# EXERCISE DETAILS
The lines to reproduce run from the first one through the line containing "return solids". Reproduce them exactly.

# MATERIAL

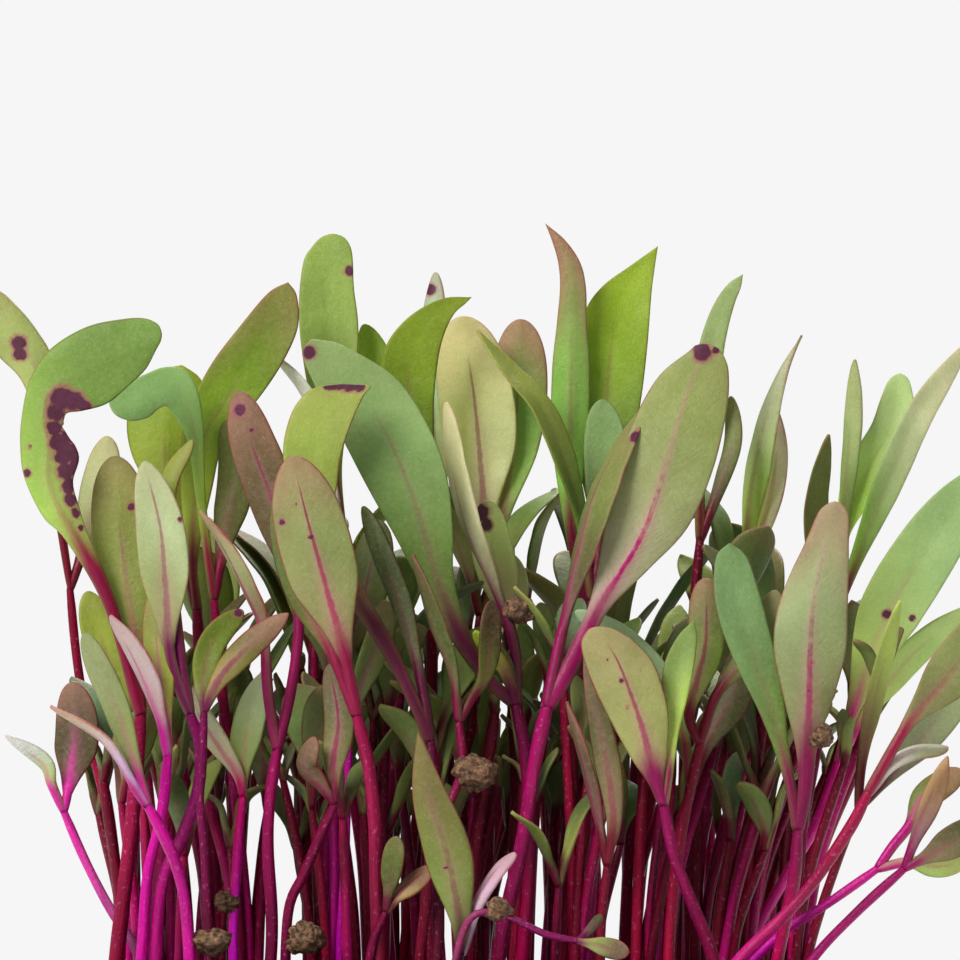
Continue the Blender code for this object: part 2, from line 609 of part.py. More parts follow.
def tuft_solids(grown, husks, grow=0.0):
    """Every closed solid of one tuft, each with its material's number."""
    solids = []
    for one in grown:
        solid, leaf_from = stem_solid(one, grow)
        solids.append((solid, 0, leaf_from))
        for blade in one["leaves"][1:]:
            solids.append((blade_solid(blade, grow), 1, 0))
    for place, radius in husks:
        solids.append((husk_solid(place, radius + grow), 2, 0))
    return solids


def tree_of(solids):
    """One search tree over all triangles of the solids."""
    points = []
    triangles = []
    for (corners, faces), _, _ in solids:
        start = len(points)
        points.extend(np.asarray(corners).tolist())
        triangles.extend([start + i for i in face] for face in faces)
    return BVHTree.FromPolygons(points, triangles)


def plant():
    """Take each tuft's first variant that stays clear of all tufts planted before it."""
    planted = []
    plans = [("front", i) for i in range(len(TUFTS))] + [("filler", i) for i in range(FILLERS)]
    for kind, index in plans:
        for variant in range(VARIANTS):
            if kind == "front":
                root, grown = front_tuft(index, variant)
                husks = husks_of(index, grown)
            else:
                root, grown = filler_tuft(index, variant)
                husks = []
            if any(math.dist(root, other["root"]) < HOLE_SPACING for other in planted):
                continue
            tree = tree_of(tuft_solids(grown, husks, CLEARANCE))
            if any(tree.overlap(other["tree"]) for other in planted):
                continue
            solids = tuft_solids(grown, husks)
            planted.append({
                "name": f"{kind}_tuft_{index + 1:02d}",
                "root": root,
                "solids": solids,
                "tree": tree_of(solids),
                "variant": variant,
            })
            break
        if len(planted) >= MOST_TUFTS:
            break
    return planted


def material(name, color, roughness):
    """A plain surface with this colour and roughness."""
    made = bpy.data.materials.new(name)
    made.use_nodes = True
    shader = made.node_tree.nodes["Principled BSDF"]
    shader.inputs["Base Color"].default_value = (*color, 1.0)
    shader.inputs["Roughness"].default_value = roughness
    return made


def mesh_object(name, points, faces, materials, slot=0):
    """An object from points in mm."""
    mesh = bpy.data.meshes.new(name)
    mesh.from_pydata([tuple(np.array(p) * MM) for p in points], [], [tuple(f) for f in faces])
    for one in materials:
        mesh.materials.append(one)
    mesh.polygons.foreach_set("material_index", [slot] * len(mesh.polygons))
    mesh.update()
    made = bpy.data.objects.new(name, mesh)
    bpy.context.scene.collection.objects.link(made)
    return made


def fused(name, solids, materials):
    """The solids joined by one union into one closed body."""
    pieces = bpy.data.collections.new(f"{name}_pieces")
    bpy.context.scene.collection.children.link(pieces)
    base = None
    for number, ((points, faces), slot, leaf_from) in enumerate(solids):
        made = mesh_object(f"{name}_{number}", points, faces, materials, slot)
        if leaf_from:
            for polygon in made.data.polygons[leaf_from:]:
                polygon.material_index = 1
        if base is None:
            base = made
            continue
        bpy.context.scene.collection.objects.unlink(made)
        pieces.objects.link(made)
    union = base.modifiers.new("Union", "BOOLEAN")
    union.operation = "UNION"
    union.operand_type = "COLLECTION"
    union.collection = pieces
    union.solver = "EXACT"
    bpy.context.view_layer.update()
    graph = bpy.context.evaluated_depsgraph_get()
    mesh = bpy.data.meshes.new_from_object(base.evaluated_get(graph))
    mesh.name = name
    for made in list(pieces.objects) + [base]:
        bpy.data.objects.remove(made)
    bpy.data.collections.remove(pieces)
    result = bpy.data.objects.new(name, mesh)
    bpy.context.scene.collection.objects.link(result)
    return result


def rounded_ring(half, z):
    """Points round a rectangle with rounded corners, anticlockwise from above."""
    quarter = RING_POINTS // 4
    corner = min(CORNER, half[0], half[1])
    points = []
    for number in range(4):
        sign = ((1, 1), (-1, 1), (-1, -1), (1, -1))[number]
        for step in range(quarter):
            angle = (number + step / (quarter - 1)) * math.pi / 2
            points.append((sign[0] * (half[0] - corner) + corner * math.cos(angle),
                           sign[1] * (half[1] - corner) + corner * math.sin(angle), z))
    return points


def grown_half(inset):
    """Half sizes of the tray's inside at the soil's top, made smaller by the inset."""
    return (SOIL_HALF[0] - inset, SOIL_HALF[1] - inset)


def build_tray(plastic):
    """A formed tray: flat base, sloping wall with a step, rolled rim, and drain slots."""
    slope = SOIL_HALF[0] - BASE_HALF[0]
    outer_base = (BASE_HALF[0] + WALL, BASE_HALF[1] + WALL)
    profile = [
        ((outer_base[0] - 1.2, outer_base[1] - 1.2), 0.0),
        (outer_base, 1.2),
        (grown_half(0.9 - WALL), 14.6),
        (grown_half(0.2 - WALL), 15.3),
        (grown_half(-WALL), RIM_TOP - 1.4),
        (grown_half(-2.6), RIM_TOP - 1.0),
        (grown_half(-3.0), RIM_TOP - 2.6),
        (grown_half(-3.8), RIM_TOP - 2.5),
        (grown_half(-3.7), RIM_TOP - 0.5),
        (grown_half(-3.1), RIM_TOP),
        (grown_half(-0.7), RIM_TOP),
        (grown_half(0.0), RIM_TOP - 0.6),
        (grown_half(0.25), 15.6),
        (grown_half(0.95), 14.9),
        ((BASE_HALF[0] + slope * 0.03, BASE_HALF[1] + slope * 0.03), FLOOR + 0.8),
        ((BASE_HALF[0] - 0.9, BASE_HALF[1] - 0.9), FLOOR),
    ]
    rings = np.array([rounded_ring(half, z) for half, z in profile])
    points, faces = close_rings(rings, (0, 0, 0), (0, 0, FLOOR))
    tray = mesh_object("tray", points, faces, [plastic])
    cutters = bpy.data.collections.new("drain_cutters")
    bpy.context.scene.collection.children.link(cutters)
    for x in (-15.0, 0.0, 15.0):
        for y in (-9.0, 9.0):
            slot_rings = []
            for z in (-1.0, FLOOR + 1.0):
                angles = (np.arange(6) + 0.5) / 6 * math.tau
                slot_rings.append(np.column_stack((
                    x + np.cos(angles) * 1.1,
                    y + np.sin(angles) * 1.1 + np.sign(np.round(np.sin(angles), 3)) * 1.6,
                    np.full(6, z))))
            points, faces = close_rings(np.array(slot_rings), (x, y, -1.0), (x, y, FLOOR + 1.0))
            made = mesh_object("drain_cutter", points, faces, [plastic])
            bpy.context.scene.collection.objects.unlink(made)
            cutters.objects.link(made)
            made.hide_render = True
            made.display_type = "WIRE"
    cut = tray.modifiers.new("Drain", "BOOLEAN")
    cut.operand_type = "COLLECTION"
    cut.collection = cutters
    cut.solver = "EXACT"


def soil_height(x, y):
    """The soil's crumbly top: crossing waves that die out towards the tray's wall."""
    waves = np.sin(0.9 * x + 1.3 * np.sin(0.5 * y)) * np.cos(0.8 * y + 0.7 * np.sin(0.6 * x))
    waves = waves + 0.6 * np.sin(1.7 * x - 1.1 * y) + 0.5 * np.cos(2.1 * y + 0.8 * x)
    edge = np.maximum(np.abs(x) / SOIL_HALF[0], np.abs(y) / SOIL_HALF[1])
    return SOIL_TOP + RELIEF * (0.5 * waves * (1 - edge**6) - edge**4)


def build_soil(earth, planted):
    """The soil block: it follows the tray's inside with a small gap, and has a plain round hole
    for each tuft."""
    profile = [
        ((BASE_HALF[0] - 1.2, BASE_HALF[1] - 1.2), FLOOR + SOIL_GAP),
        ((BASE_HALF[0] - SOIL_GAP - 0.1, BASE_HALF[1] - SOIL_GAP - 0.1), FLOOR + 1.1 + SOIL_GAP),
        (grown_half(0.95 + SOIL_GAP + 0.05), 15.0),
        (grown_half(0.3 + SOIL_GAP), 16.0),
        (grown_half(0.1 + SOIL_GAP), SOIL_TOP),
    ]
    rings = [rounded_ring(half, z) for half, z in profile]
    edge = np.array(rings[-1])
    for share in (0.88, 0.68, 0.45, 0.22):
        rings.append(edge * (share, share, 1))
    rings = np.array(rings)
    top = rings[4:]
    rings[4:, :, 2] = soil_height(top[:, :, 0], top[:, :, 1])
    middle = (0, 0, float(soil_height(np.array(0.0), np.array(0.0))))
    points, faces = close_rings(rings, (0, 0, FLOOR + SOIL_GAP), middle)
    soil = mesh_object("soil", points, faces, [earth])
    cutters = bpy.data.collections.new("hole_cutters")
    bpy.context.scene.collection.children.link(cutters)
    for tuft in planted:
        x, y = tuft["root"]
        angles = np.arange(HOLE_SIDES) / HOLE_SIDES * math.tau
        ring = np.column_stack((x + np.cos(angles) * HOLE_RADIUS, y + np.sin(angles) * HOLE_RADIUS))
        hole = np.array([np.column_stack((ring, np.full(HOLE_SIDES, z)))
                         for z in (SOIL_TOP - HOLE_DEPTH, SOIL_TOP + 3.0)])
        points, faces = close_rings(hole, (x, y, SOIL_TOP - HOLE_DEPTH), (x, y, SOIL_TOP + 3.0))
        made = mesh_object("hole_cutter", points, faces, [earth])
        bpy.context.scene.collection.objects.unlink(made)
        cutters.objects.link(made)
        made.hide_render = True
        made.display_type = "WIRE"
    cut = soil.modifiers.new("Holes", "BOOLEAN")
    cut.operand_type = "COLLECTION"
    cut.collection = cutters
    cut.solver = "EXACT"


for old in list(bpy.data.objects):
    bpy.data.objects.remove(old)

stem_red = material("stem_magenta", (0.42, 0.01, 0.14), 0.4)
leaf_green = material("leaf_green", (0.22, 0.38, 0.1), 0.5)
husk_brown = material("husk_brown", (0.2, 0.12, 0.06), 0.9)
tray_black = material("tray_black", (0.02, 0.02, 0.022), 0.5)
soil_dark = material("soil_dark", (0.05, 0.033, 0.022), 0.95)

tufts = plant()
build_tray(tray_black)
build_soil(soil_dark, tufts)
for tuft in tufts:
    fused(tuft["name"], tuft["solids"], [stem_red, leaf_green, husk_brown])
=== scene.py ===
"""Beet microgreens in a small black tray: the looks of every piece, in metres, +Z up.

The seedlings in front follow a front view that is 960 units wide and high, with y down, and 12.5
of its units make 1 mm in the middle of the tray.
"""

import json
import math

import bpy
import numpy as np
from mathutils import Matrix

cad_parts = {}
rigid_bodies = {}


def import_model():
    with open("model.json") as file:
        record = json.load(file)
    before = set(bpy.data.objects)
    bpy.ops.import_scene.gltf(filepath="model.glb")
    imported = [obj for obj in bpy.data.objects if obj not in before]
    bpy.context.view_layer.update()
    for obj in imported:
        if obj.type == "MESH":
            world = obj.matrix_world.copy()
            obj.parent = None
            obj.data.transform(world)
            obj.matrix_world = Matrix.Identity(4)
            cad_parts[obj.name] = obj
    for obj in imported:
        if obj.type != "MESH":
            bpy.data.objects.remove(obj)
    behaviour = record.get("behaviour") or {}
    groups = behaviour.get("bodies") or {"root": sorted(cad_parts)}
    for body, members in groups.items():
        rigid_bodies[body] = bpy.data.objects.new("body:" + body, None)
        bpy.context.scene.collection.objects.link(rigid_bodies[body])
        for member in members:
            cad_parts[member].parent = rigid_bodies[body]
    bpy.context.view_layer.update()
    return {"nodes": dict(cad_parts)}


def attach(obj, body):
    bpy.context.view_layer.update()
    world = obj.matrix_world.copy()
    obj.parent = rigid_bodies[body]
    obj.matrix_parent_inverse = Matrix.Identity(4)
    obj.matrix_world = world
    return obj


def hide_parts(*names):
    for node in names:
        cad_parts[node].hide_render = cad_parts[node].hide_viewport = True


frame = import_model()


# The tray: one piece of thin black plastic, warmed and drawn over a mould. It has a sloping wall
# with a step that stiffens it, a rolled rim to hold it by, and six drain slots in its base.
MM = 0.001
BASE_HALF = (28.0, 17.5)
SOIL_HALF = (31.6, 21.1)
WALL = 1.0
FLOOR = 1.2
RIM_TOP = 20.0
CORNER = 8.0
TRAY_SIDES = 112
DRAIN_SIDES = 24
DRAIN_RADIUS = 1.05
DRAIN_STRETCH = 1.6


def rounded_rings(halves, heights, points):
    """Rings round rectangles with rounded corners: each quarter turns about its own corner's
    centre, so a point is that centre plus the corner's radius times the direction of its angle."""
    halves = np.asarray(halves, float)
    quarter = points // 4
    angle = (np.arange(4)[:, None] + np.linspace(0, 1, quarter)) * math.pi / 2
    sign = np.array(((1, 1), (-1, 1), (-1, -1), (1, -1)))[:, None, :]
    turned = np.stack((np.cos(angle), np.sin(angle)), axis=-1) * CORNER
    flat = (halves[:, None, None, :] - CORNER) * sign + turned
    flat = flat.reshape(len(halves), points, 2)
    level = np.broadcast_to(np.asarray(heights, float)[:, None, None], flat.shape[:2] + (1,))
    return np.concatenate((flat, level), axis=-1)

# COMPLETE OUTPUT
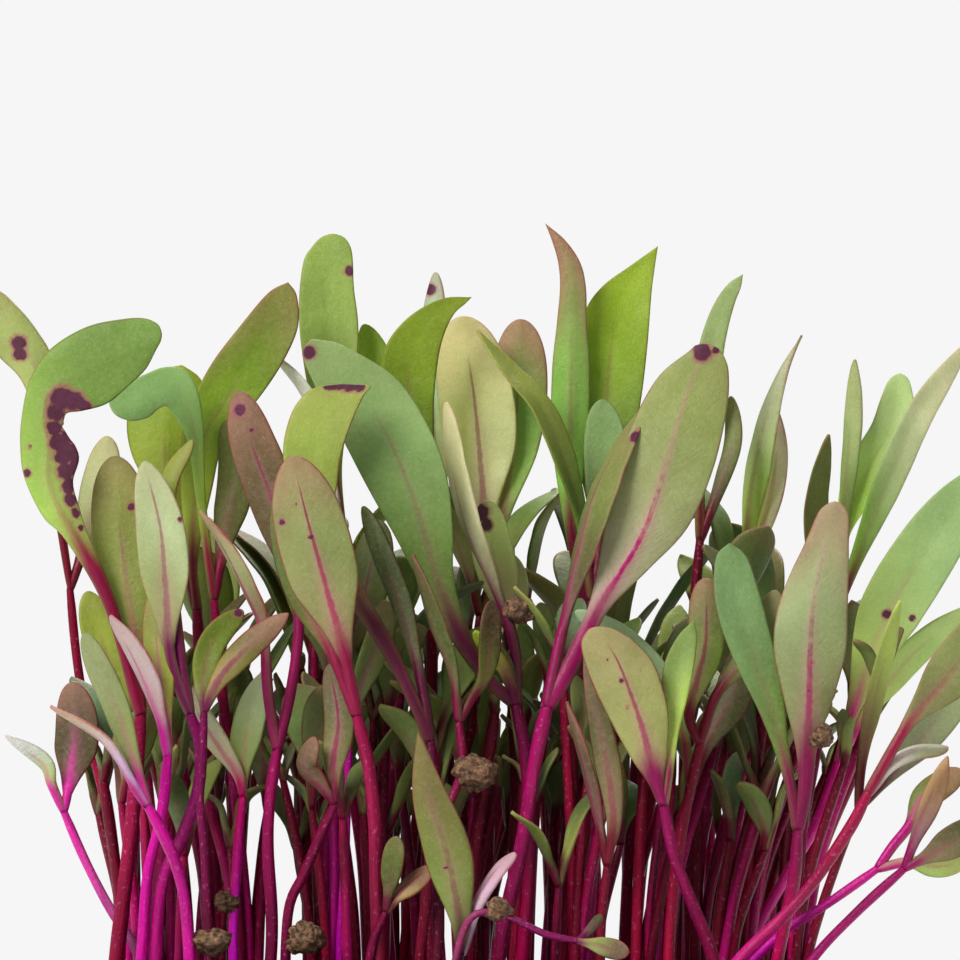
Continue the Blender code for this object: part 2, from line 609 of part.py. More parts follow.
def tuft_solids(grown, husks, grow=0.0):
    """Every closed solid of one tuft, each with its material's number."""
    solids = []
    for one in grown:
        solid, leaf_from = stem_solid(one, grow)
        solids.append((solid, 0, leaf_from))
        for blade in one["leaves"][1:]:
            solids.append((blade_solid(blade, grow), 1, 0))
    for place, radius in husks:
        solids.append((husk_solid(place, radius + grow), 2, 0))
    return solids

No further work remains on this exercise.